Calm down buddy its just a teaser pic , more pictures will follow within the next week.


----------



## lilbigtonka (Dec 30, 2008)

Shoot I'm calm, cool and collected lol I just know how satv is with there stylish wheels lol.....can't wait to see the lift itself 

the wetter the better


----------



## SuperATV (May 3, 2010)

lilbigtonka said:


> Shoot I'm calm, cool and collected lol I just know how satv is with there stylish wheels lol.....can't wait to see the lift itself
> 
> the wetter the better


:lmao: I will get some pics with the 38" boggers that are on it now. Its in the shop as we speak though getting an EZ-Steer power-steering unit installed.


----------



## lilbigtonka (Dec 30, 2008)

Power steering ha you throwing boggers on it do it right and go hydraulic steer.....lol just messing with ya get some pics and post that bad boy on here......

the wetter the better


----------



## nathen53 (Jun 13, 2011)

It might be alright if you never have to use reverse HAHA (Poor Reverse Chain)


----------



## SuperATV (May 3, 2010)

Oh yea, arched front and rear a-arms with lots of ground clearance:


----------



## 2010Bruterider (Jun 20, 2010)

Wow!!!
That looks SWEEEEET!!!! 

To the Batcave!


----------



## pacebria (Nov 11, 2011)

I like the wide look better like 15x14 barts and 36x15.50.00


----------



## 03maxpower (Jun 6, 2010)

I like the wide too.

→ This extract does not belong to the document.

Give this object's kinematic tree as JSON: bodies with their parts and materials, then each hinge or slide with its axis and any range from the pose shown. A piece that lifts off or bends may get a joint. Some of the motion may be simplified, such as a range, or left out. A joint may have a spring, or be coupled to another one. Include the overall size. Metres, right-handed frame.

Still cool


----------



## talleyman01 (Jul 13, 2011)

can you guys take a picture with someone standing next to it for refrence?!?! thanks this has alot of us in my group looking


----------



## Polaris425 (Dec 16, 2004)

I want to drive it!


----------



## Cmoreau11 (Sep 13, 2012)

Nice.....looks bigger than 6 guess its the tires how much for that lift


----------



## lilbigtonka (Dec 30, 2008)

Looks much better then that teaser pic lol......does look like a lot clearance underneath 

the wetter the better


----------



## SuperATV (May 3, 2010)

Its a 10" lift in the pic's. Should have some pics in a bit with stock wheels and tire install. Its quite cute looking :lmao:


----------



## J2! (May 8, 2010)

What's the price on these lifts ?? I will probably getting a 900 Ranger very soon and am very interested in these lifts.

THANKS


----------



## SuperATV (May 3, 2010)

J2! said:


> What's the price on these lifts ?? I will probably getting a 900 Ranger very soon and am very interested in these lifts.
> 
> THANKS


You guys will be the first to know once we have all specs and price.


----------



## J2! (May 8, 2010)

Any word on when these will be available yet ?? I need one VERY soon.


----------



## J2! (May 8, 2010)

Sooooo any word ??????????????????????


----------